Discussion in 'Financial Futures' started by youngtrader, Mar 26, 2007.

  1. Hey everyone thanks for the info. BondTrader50 told me that the large bid and asks are the cause for the lack of volatility in the bonds. First what has caused these huge bids and offers? Second will it get better or eventually get worse and be even less volatile? And third will this eventually happen to the eminis? Also anybody have anymore thoughts on college degrees for trading interest rate futures?

    Thanks Again for all the input.
     
    #11     Mar 27, 2007
  2. Those guys speaking about lack of volatility on bonds apparently doesn't have a clue about what this is about.

    With the allowed leverage on bond fut 1 day like yesterday can blow up an account entirely.
    An bond futures usually react more to economic indicators than any other market (like equities or forex).

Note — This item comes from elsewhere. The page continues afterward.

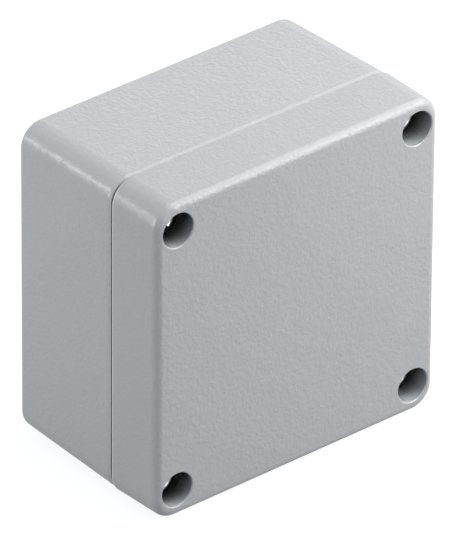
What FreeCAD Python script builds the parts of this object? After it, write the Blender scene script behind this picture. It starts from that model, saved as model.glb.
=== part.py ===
import FreeCAD, Part
import math
import os

from FreeCAD import Vector

# A die cast aluminium box: a deep base, a shallow cover, the seal between them,
# four captive cover screws with their retaining rings, and an earth screw inside.
# Millimetres. X is the width, Y runs from the cover's face to the back, Z is up.
# The origin is under the middle of the box, on the surface that it stands on.

# Driving sizes of the case
box_width = 100.0
box_height = 100.0
box_depth = 60.0
cover_depth = 19.3
corner_radius = 7.0
cover_overhang = 0.2
cover_draft = 0.8
base_draft = 1.2
cover_edge_radius = 2.4
base_edge_radius = 1.6
base_rim_radius = 1.8
cover_rim_edge = 0.4
rim_gap = 0.3

# Walls and the hollow inside
base_wall = 4.5
base_floor = 4.0
cover_face = 4.0
hollow_corner_radius = 4.0
hollow_floor_edge = 1.5
cover_lip = 1.6

# Cover screws, in deep channels at the cover's corners
channel_wall_x = 2.6
channel_wall_z = 3.5
channel_mouth_edge = 0.3
head_sink = 7.6
head_diameter = 10.0
head_play = 0.2
head_height = 3.9
head_edge = 0.5
slot_width = 1.6
slot_depth = 2.0
slot_angles = (62.0, 118.0, 35.0, 80.0)
thread_diameter = 6.0
shank_diameter = 4.4
cover_hole_play = 0.3
seat_web = 3.0
thread_engaged = 9.4
thread_play = 0.05
thread_run_out = 3.0
tip_chamfer = 0.8
cover_pad_width = 1.0

# Retaining rings, which travel with the screws
ring_thickness = 1.2
ring_diameter = 8.0
ring_bore_play = 0.1
ring_recess_play = 0.3
ring_travel = 10.0
ring_floor_gap = 0.6

# Holes that fix the box to a wall, outside the seal
fixing_hole_diameter = 4.5
fixing_recess_diameter = 8.5
fixing_floor = 5.0
fixing_wall = 2.25
fixing_rib = 1.2
cover_pocket_diameter = 8.0
cover_pocket_depth = 12.0

# Seal: a rib on the base presses into the gasket in the cover's groove
seal_setback = 1.0
seal_rib_width = 1.5
seal_rib_height = 1.2
seal_rib_edge = 0.3
groove_width = 2.7
groove_depth = 3.2
groove_wall = 1.0
gasket_side_play = 0.1

# Bosses on the floor for what is mounted inside
boss_setback_x = 8.55
boss_setback_z = 9.3
boss_diameter = 8.0
boss_height = 6.0
boss_hole_diameter = 3.3
boss_hole_depth = 8.0
boss_foot = 1.0
boss_taper = 0.2

# Earth screw with its washers, on a boss of its own
earth_x = 0.0
earth_setback = 11.3
earth_boss_diameter = 11.0
earth_boss_height = 5.0
earth_thread_diameter = 5.0
earth_hole_depth = 7.5
earth_washer_diameter = 10.0
earth_washer_thickness = 1.2
earth_washer_play = 0.25
spring_washer_diameter = 9.2
spring_washer_thickness = 1.2
spring_washer_play = 0.15
spring_washer_slit = 0.8
spring_washer_slant = 25.0
earth_head_diameter = 8.5
earth_head_height = 3.3
earth_head_edge = 0.5
earth_slot_width = 1.2
earth_slot_depth = 1.5
earth_slot_angle = 20.0
earth_screw_reach = 6.0
earth_tip_chamfer = 0.6

# Places that follow from the sizes
front_y = -box_depth / 2
back_y = box_depth / 2
seam_y = front_y + cover_depth
rim_y = seam_y - rim_gap
floor_y = back_y - base_floor
middle_z = box_height / 2
base_width = box_width - 2 * cover_overhang
base_height = box_height - 2 * cover_overhang
channel_radius = head_diameter / 2 + head_play
ring_recess_radius = ring_diameter / 2 + ring_recess_play
screw_x = box_width / 2 - channel_wall_x - channel_radius
screw_z = box_height / 2 - channel_wall_z - channel_radius
fixing_x = screw_x
fixing_z = screw_z - ring_recess_radius - fixing_wall - fixing_recess_diameter / 2
head_top_y = front_y + head_sink
head_seat_y = head_top_y + head_height
ring_roof_y = head_seat_y + seat_web
ring_front_y = ring_roof_y + ring_travel
thread_start_y = ring_front_y + ring_thickness
ring_recess_floor_y = thread_start_y + ring_floor_gap
screw_tip_y = ring_recess_floor_y + thread_engaged
groove_half = groove_width / 2
seal_rib_half = seal_rib_width / 2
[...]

    The bad thing is that is not as much quick as another kind of markets (I.e. equity index fut markets) but you have less slippage guaranteed and good fills at anytime.
     
    #12     Mar 28, 2007
  3. Hey everyone I finally started trading the 30 year bond futures. I have to say that I am a little disappointed though. The bids and asks are so huge that I can never get filled. This is the only market that seems to have this problem on every other market I can trade the bid/offer spread and get filled usually very quickly. But with the bonds it seems to take forever to get filled and then try to cover. They will just sit there on the bid or offer and trade thousands of contracts until the market moves to the other side and then it will just sit there and do the same. I hear that the bund and the bobl have the same problem. I just don't see how people can make any money spreading these things. I have heard that its the computers and automated trading systems that are doing this.

    Is this the "beginning of the end" as one eurex trader put it for the scalp spreading stratagy? Or will these computers eventually be regulated by the exchanges or all blow up by increasing competion from other automated systems and us spreaders will thrive once again on markets like the treasuries? Or do you all think that I should try to change my stratagy and trade solely off of the news or some other stratagy?

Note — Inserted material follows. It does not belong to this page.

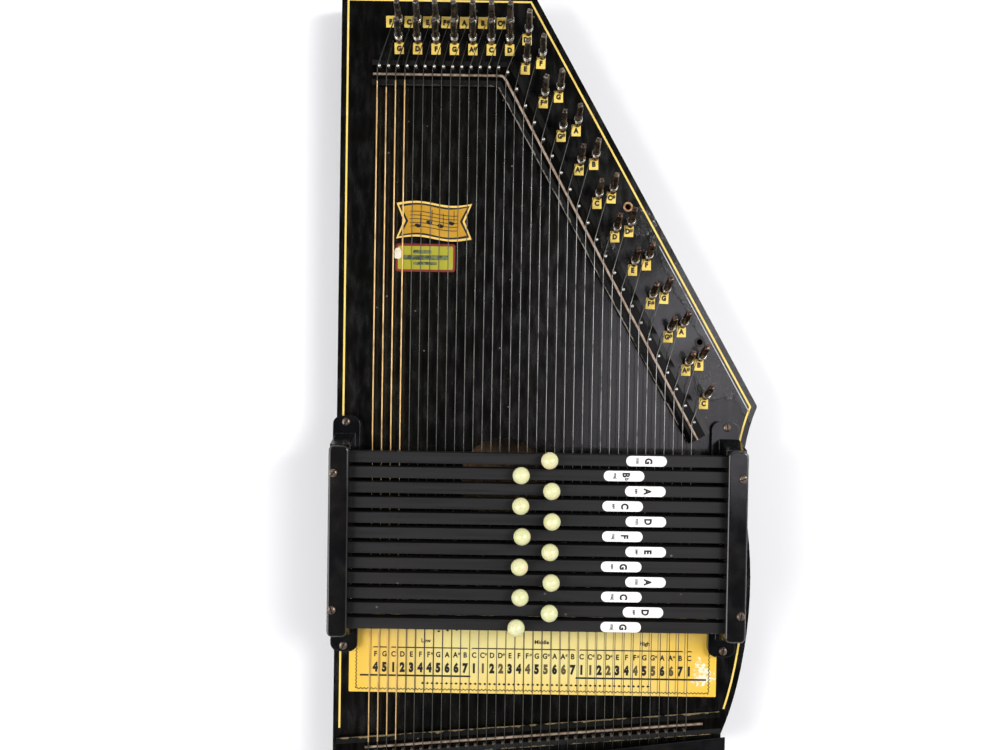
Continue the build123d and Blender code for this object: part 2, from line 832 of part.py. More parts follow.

    Any info you could give me on the subject would be great because I seem to be at a brick wall hear.
     
    #13     Apr 6, 2007
  4. dhpar

    dhpar

    somebody above already suggested that b/o scalping is not a game for retail. You will be always filled as the last one because of FIFO method; unless you are setting up orders continually during the day and keep them overnight.
    This means that immediately after you get filled the price will move <i>against</i> you. I suggest you go with Surdo advice, i.e. take 1 contract on the book and see how it behaves.

    With respect to school I don't think it matters much for scalping. For prop it is an entirely different story - you should know as much about theoretical economics and geopolitics as possible.
     
    #14     Apr 6, 2007
  5. I see no reason the exchanges will regulate automated trading. I (and most screen traders) happen to like that there are 1000s of contracts available at the bid and ask, and the spread is one tick wide.

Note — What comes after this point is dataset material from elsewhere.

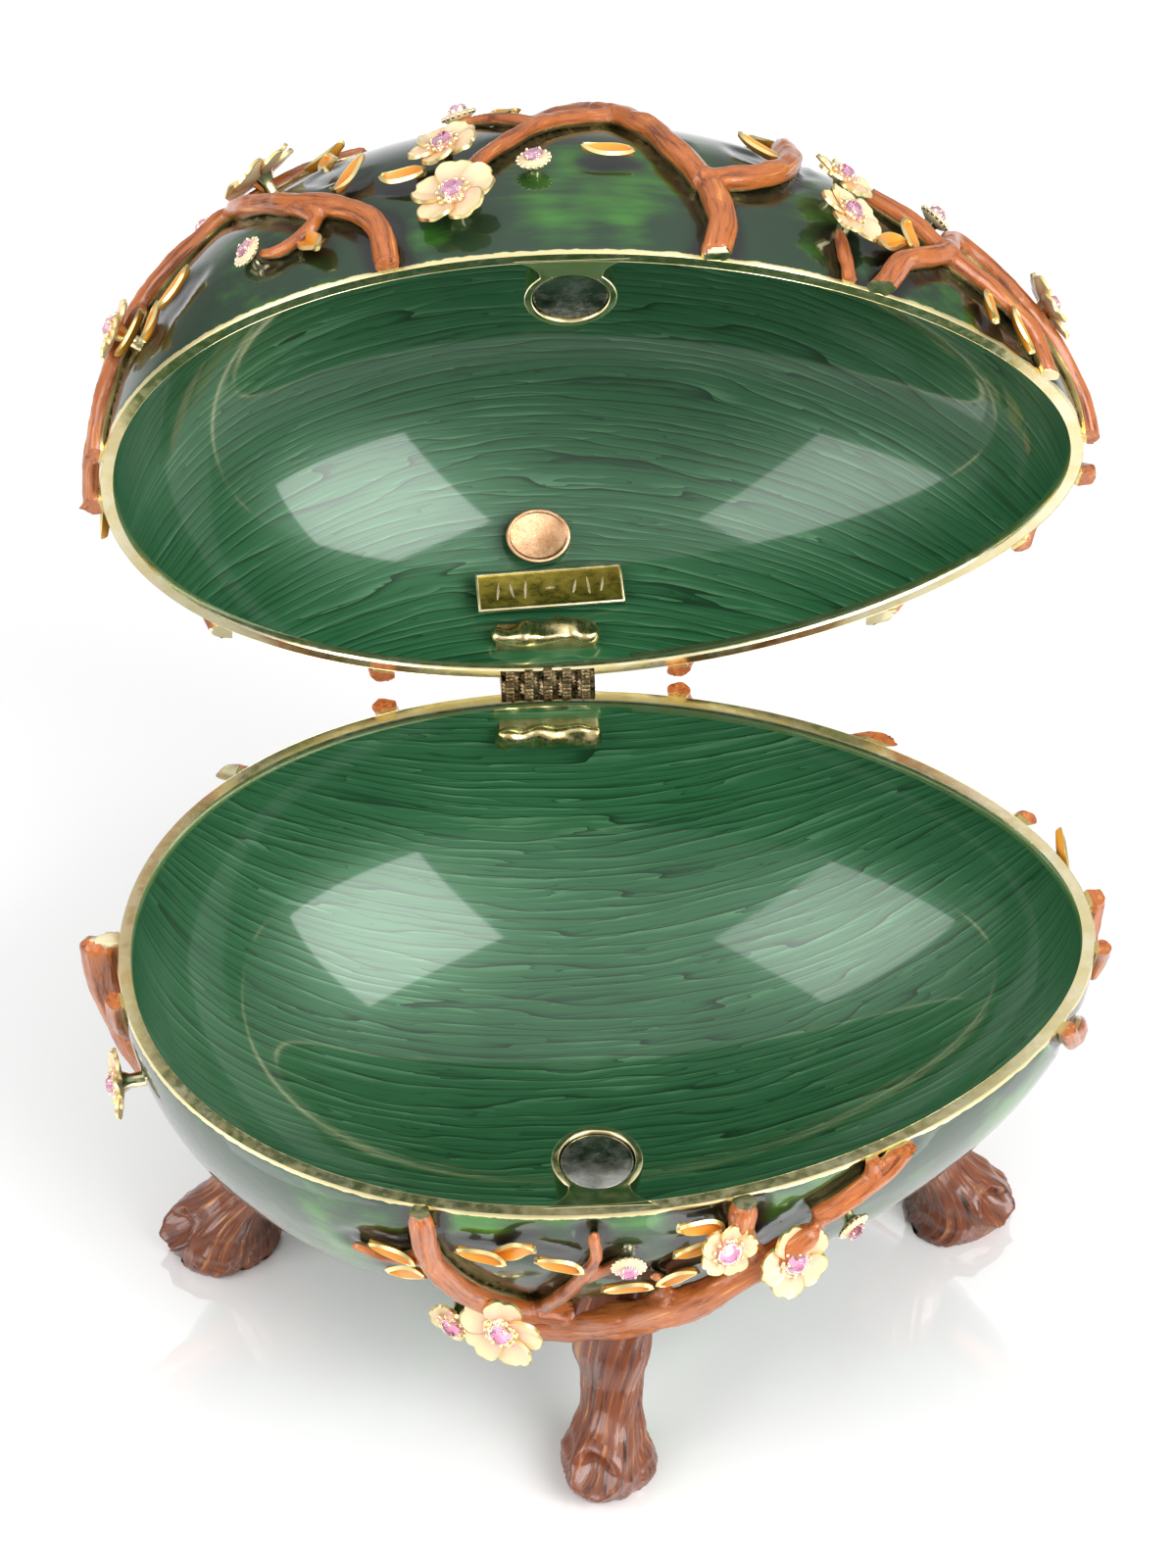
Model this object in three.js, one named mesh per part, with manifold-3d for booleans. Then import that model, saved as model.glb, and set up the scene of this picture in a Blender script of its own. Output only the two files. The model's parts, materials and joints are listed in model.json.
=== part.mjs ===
// Jewelled egg trinket box: a cast egg lying on its side on four tree-trunk legs.
// It is split level along its long axis and hinged at the back, with flowering branches in relief.
// Millimetres, +Z up. The pointed end is at +X, the opening side at -Y and the hinge at +Y.

import * as THREE from "three";
import { mergeVertices } from "three/addons/utils/BufferGeometryUtils.js";
import Module from "manifold-3d";

const wasm = await Module();
wasm.setup();

// ---------------------------------------------------------------- driving dimensions

const HALF_LENGTH = 60; // egg, along X
const HALF_WIDTH = 44.7; // egg, along Y, at the middle
const HEIGHT_RATIO = 0.93; // height of each half over its half width
const EGG_SKEW = [-0.089, -0.019, -0.043]; // fullness towards the blunt end, by powers of x
const WALL = 1.9; // cast wall, seen as the rim's face
const RIM_DROP = 50.5; // rim plane above the floor
const PARTING = 0.3; // between the two rims when the box is closed
const TOUCH = 0.3; // between pieces fixed to each other
const ORIGIN = new THREE.Vector3(1.34, -15.19, 0); // middle of the whole box's footprint

const LID_OPEN_DEG = 77;
const HINGE_Y = 46; // pin axis, level with the rims
const HINGE_X = -5; // middle of the barrel
const KNUCKLES = 5;
const KNUCKLE_LENGTH = 2.1;
const KNUCKLE_RADIUS = 2.8;
const BORE_RADIUS = 1.25;
const PIN_RADIUS = 0.95;
const LEAF_DEPTH = 2.7;
const LEAF_GAP = 3.3; // from the pin axis to the face of a leaf
const LEAF_REACH = [5.4, 0.5]; // how far a leaf goes inwards and outwards of the pin axis
const NOTCH_SIDE = 0.4; // room beside the leaves in the rims

const MAGNET_X = -3.3;
const MAGNET_Y = -35.9;
const MAGNET_RADIUS = 4.4;
const MAGNET_THICK = 2;
const BOSS_RADIUS = 5.7;
const BOSS_DEPTH = 4.6;

const PLATE = { x: -4.5, angle: 164.5, length: 18.7, height: 5, thick: 0.7, turnDeg: -3.5 };
const PLATE_STANDOFF = 2.1; // a flat plate in the middle of a hollow wall
const MEDALLION = { x: -5.8, angle: 154, length: 8, height: 6.9, thick: 0.7, turnDeg: 0 };

const PETAL_REACH = 5.2;
const PETAL_THICK = 0.9;
const PETAL_POINTS = 3; // of the outline, for each petal
const BLOSSOM_LIFT = 3.5; // underside of a blossom above the egg
const BUD_LIFT = 2.8; // top of a bud's cup above the egg
const STONE_RADIUS = 1.3;
const STONE_HEIGHT = 1.1;
const ROUND_SIDES = 16; // of magnets, their bosses and the medallion
const LIMB_SIDES = 4;
const LIMB_STEPS = 1; // per stretch between two bearings
const OUTSIDE_FACETS = [24, 12];
const INSIDE_FACETS = [24, 12];
const LEAF_SIZE = [2.9, 1.15, 1.5]; // half length, half width, half thickness of a leaf in relief

// ---------------------------------------------------------------- materials

function metal(colour, roughness, metalness) {
  return new THREE.MeshStandardMaterial({ color: colour, roughness, metalness });
}

const ENAMEL = metal("#1f5a2a", 0.18, 0.3);
const BARK = metal("#8f5030", 0.3, 0.2);
const PETAL = metal("#f0d6ae", 0.35, 0.1);
const STONE = metal("#e59ac2", 0.08, 0);
const ANTIQUE_GOLD = metal("#a07e45", 0.32, 0.95);
const NICKEL = metal("#5c5c56", 0.22, 0.95);
const OLIVE_BRASS = metal("#7a7430", 0.3, 0.9);
const ROSE_COPPER = metal("#b9805a", 0.35, 0.9);

// ---------------------------------------------------------------- solids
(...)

    The problem with bid/ask scalping is that it's so easy, a simple computer program can do it and probably much more effectively than a human in the pit could. Spreading off risk against back months, using the swaps market to offset convexity--it's all so much easier to do automatically.

    I agree with dhpar--if you're going to prop trade, get a degree in economics. Otherwise, a degree is irrelevant if you're simply scalping. Math/Statistics should be your focus if you want to go the quant route.

    Let's face it, bid/ask scalpers are dead. Computers do that job just fine and they aren't going away.
     
    #15     Apr 6, 2007
  6. Ok, Ok I know now that my system is on its way out fairly quickly. But really besides the initial big economic report the bonds pretty much trade in a straight line the rest of the day. How do you day traders make money in the bonds if there is vertually no volatility after the first few hours of trading? Will this low volatility change and eventually the bonds will be full of day traders, if so what will be the event that causes the return of all day volatility to the market?
     
    #16     Apr 6, 2007
  7. dhpar

    dhpar

    <i>chauncey1</i> already mentioned that you don't make money on volatility alone but rather on volatility times leverage. Therefore you can tune your risk appetite as you wish.
    It is true that volatility is low and decreasing in the past few years but that is true in equities as well.
     
    #17     Apr 6, 2007
  8. mcurto

    mcurto

    As someone who has watched the 10yr order book non-stop for the last 4 years or so I will try to impart some advice on this subject. First of all, you should really watch the time and sales prints. These are very valuable in a few aspects. It will allow you to see which part of the curve the paper is giving up most edge. We are talking big orders in one print (1000+ lots in 30yr, 3000 to 7500 lots in 10yr, 3000-5000 lots in 5yr, and 5000+ lots in the 2yr). Once you can figure if paper is say giving up huge edge lifting offers in the 2yr you probably want to be getting long the market (trying to get filled on 10yr bids below if lucky) or playing a steepener throughout the day (by jumping on back of strong 2yr buyers). Obviously you can reapply this back and forth many ways across the curve. But most importantly find where the paper is giving up edge. Second, if there is no paper whatsoever on the whole curve watch for Hardy Brumfield and a few other monster 10yr outright locals to push through levels. If there is some Market Profile or volume only support/resistance level out there that sticks out like a sore thumb on a chart they will try to push for stops around it about 99.99% of the time. This is easily done because over a 30 minute period without paper some of these guys can put on a position equivalent to the banks and then get out of it if they hit enough retail stops. Finally, try to get a hold of some dealer commentary (maybe through a friend or something) as they describe how their customers and themselves are positioned into various data releases.
     
    #18     Apr 7, 2007
  9. I traded exclusively off-screen so I never saw a floor but I know the mantra that usually pit traders learn: 'don't lose your edge' (since they are able to buy on the bid and sell on the offer).

    But on the screen context I'm not able to catch your reasoning re: the paper.

    Are you willing to share with us how to see the paper on screen?

    Thanks for your time,
    Bernard
     
    #19     Apr 11, 2007
  10. mcurto

    mcurto

    Sorry for not getting back right away. I ASSUME that most large orders that I described in the previous post are paper when they have a flow to them, especially when those big orders appear to be rushed and not worked to obtain best price levels. Yes, there are some huge locals that can probably trade 5000 lots, but they will generally be in and out of that trade within minutes. I am talking about more along the lines of a fund that comes in and bangs out 20,000 notes in 2500 lot increments. Those are the trades you want to search out.